Но стояния в правде, стояния в вере и мужества Христа у них тоже никто не просит. Как-то мы до этого еще не доросли.

— Хотя 80% россиян считают себя православными.

— Процент у нас, как известно, всегда один и тот же. Во всех подсчетах.

— Но, быть может, церкви надо бороться не за процент, а за качество?

— Вообще бороться не надо. Потому что всякая борьба приносит только вред. Знаете, Катя, всегда невероятно тяжело говорить о качественном изменении человека. Потому что внешние параметры — они очень легко определяются, да? А внутренне человеческая жизнь видна только Богу, ее никаким таким духометром не измеришь.

— Но кто, если не вы, священники, должны первыми отмечать перемены в обществе? Этот пресловутый градус ненависти, наэлектризованность, которая теперь в каждом автобусе, где кажется, одно неосторожное слово и на тебя бросятся с кулаками. Или мы в разных автобусах ездим?
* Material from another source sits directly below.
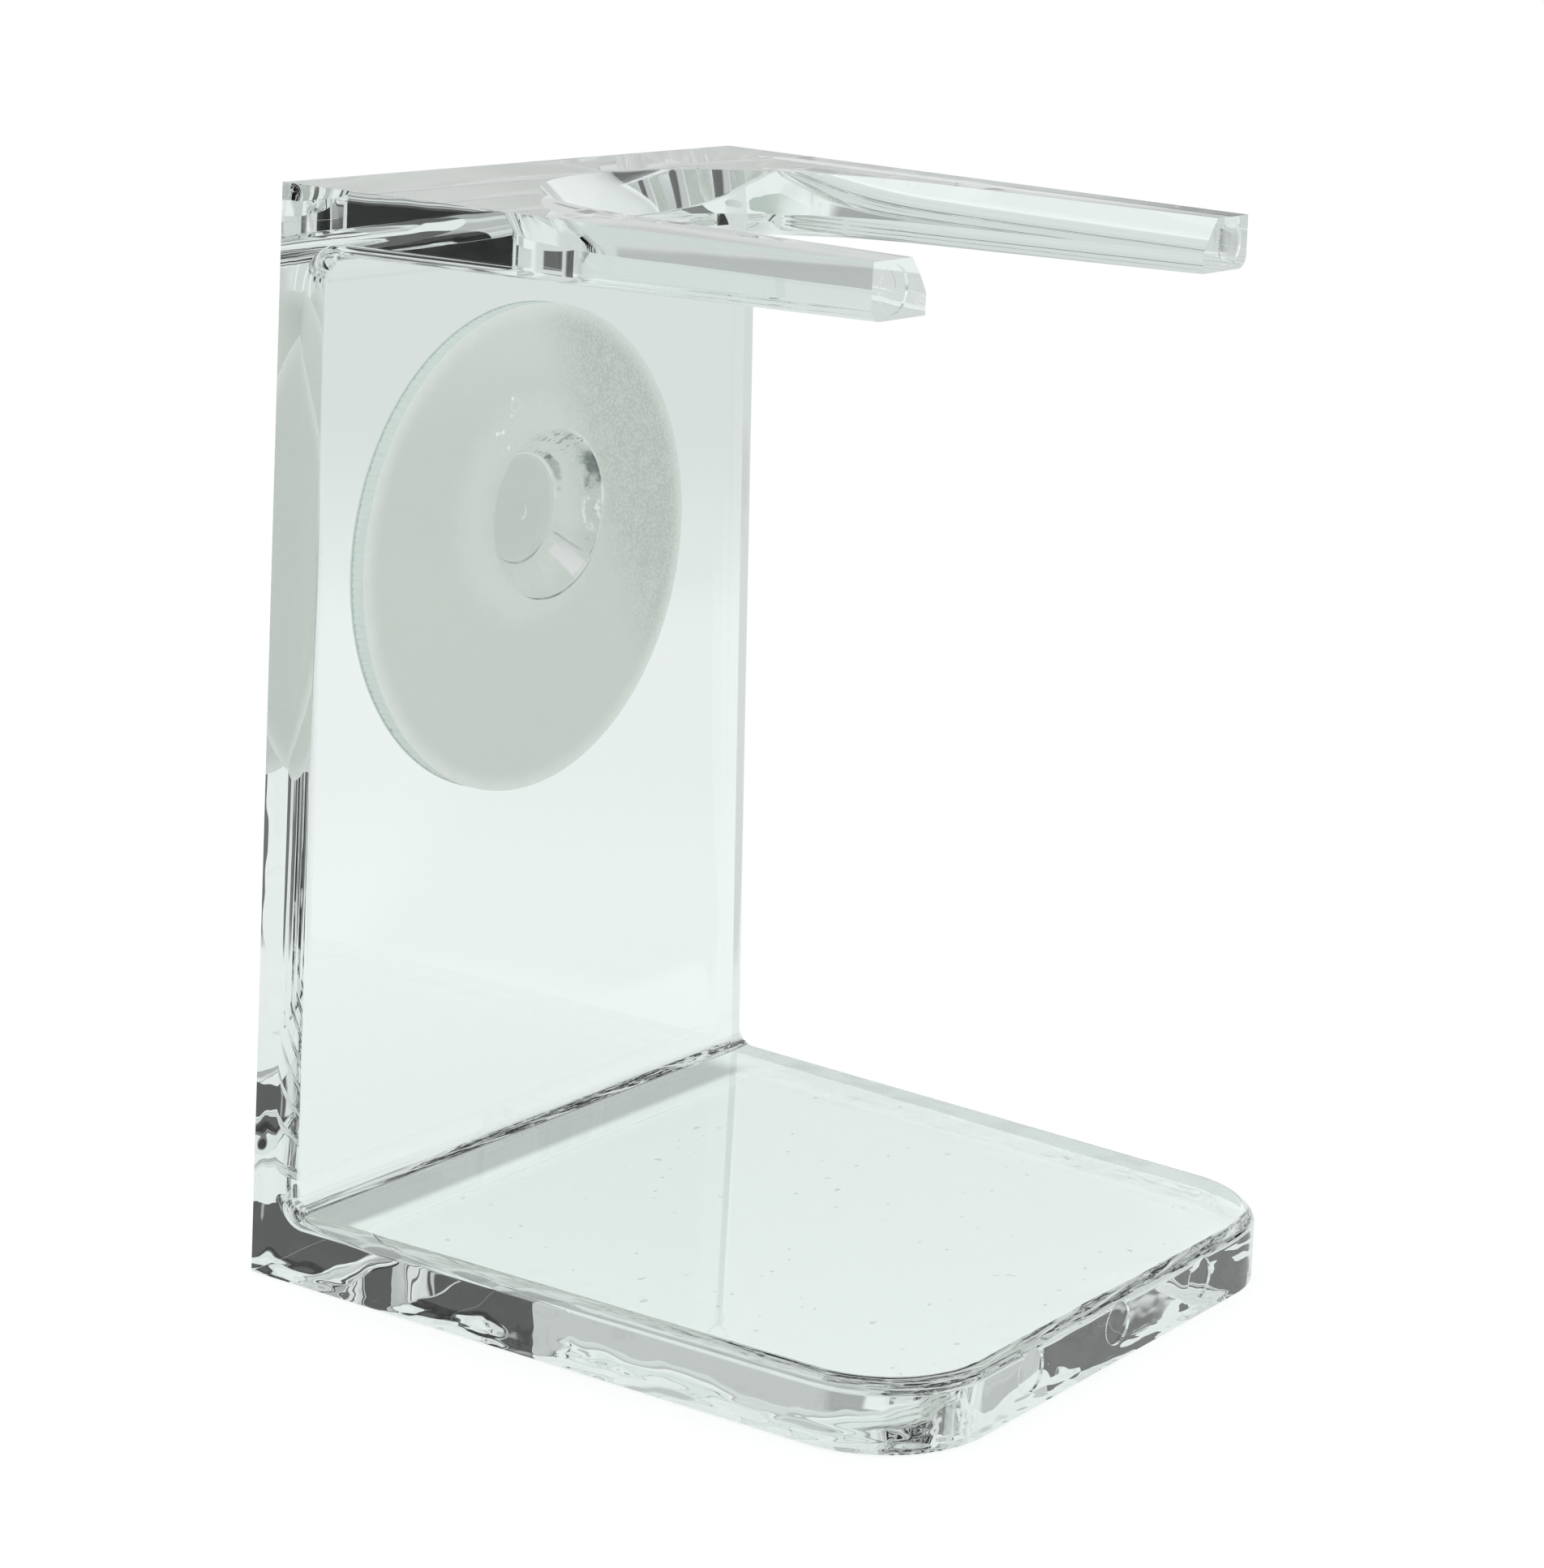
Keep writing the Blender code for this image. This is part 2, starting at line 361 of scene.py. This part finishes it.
def array_mesh(name, points, faces):
    """Mesh from an array of points and a list of faces."""
    mesh = bpy.data.meshes.new(name)
    mesh.from_pydata(points.tolist(), [], faces)
    mesh.update()
    return mesh


def new_object(name, mesh):
    made = bpy.data.objects.new(name, mesh)
    bpy.context.scene.collection.objects.link(made)
    return made


def baked(thing, name):
    """The mesh that an object's modifiers make, in a plain new object."""
    bpy.context.view_layer.update()
    seen = thing.evaluated_get(bpy.context.evaluated_depsgraph_get())
    mesh = bpy.data.meshes.new_from_object(seen)
    mesh.name = name
    return new_object(name, mesh)


def arc(centre, radius, start, end, steps):
    """Points on an arc: centre + radius * (cos, sin) of evenly spaced angles."""
    angles = np.linspace(start, end, steps + 1)
    return np.column_stack([centre[0] + radius * np.cos(angles), centre[1] + radius * np.sin(angles)])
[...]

— Я думаю, что автобусы у нас одинаковые. И люди в них ездят все те же: наэлектризованные, накрученные, испуганные, конечно. Очень испуганные. Испуганные тем, что в магазинах цены скачут, что, не дай Бог, начнется война, потому как вот эти страшные такие ура-патриотические призывы о том, что мы всех победим и все враги будут повержены, конечно, звучат отовсюду, но больше пугают. Потому что когда ты на площади горланишь вместе со всеми, тебе кажется, что ты такой смелый и могучий, да? А когда ты один возвращаешься в автобусе, это совсем уже другое. Тебе становится страшно, ты понимаешь, что надо возвращаться в квартиру: уметь работать, кормить свою семью, защитить и уберечь тех, кого ты любишь. А ты сможешь? Испуганность — мне кажется, основная тональность мира, в котором мы с вами живем. И это невероятно тяжело. Потому что испуганный человек не умеет радоваться, он все время находится в позиции напряженной защиты, потому что ждет, что на него кто-то нападет, И в нем копится эта агрессия «ответного» удара: ведь он ждет схватки. И поэтому мы так легко взрываемся, легко начинаем ненавидеть. Потаенные наши страхи выплескиваем наружу. И, надо сказать, жить в этом, наблюдать это — жутковато.

— Лекарство от этого есть?

— Вы же понимаете. Я — священник. И лекарство, которое я могу предложить, — это Евангелие, это милость Божия, это молитвы ему. В очень тяжелом положении, когда ученики Христовы были окружены злобой, когда, того и гляди, Учителя должны были арестовать, а их всех — заставить молчать, применив жестокие санкции, Христос говорит им: «Не бойтесь, потому что я победил мир». И эта победа — не победа в политической борьбе, это не победа путем закрывания, скажем, газопроводов, это не победа, принесенная оружием. Это победа, которую он принес любовью. То же и я могу сказать: не бойтесь, потому что любовь побеждает.

— Это такой универсальный рецепт, трудно применимый в жизни, где, по большому счету, за пределами круга родных и близких нас никто не любит: правители (часто, между прочим, посещающие церковь) — не любят, законодатели — не любят. И чиновники — тоже не любят.

— Вы неправильно ставите вопрос. Мы хотим все быть любимыми — это ясно. А хотим ли мы любить? Прежде чем такую претензию к миру предъявлять — «Меня никто не любит», спросите себя: а я люблю кого-нибудь? И вот в этом месте начинается победа над этим миром: не я ожидаю любви по отношению к себе — не дождешься, а я — люблю. И это очень, очень непростая любовь. Но истоки у нее просты и понятны: если мать не любит своего ребенка, он тоже не будет ее любить; он будет мучиться от невозможности любви, он страдает и будет искалечен. Но научиться любви он может тогда, когда вот эта любовь — она все время друг другу себя отдает.

Поэтому — ну, чиновники — ну, пускай они нас не любят. Но я могу любить не какого-то абстрактного чиновника, да? Но постараться любить, по крайней мере, соседа по лестничной клетке, хотя он неприятен и все время мусорит. Я могу научиться преодолевать какие-то вещи на самом коротком расстоянии сначала. И не отвечать злом на зло, ненавистью на ненависть, постараться действовать, не исходя из справедливости, а исходя из милости. Ведь мы все ждем к себе милости, а к другим — справедливости. И это нечестно.